Primarily, draw what you love, then share it with the world.
Was it always your intention to write children's books?
I have been interested in writing and drawing since I was very young. I spent several years working as an animation director and then realised that all the things I loved about that – coming up with characters and settings, making them feel like they are living and breathing, telling their stories – could also be done by writing and illustrating children's books.
Dare we ask if you have a favourite book from your childhood?
One of my favourites was Frog And Toad All Year by Arnold Lobel. It’s the ongoing story of a beautiful and life-affirming friendship.
When you read your own stories to children, how do you tell them?
I think that I go into a kind of storytelling mode. I don’t have a big booming delivery, and I don’t see it as a performance. Hopefully the children get drawn into the imagery and I guide them through the story with the words.
Is there a dream narrator you'd love to work with?
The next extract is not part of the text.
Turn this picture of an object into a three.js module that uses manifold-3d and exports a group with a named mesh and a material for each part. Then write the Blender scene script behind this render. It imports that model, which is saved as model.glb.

Sadly many of my heroes are disappearing. John Hurt would have been great, such a wonderful voice. There are so many great actors I’d love to hear read my books it’s hard to choose. If I had to pick one, it would be Michael Gambon!
Finally, aside from The Grotlyn, what's next for you?
By this time next year I will have finished writing and illustrating two more picture books. I can’t say what they’re about – that would be telling.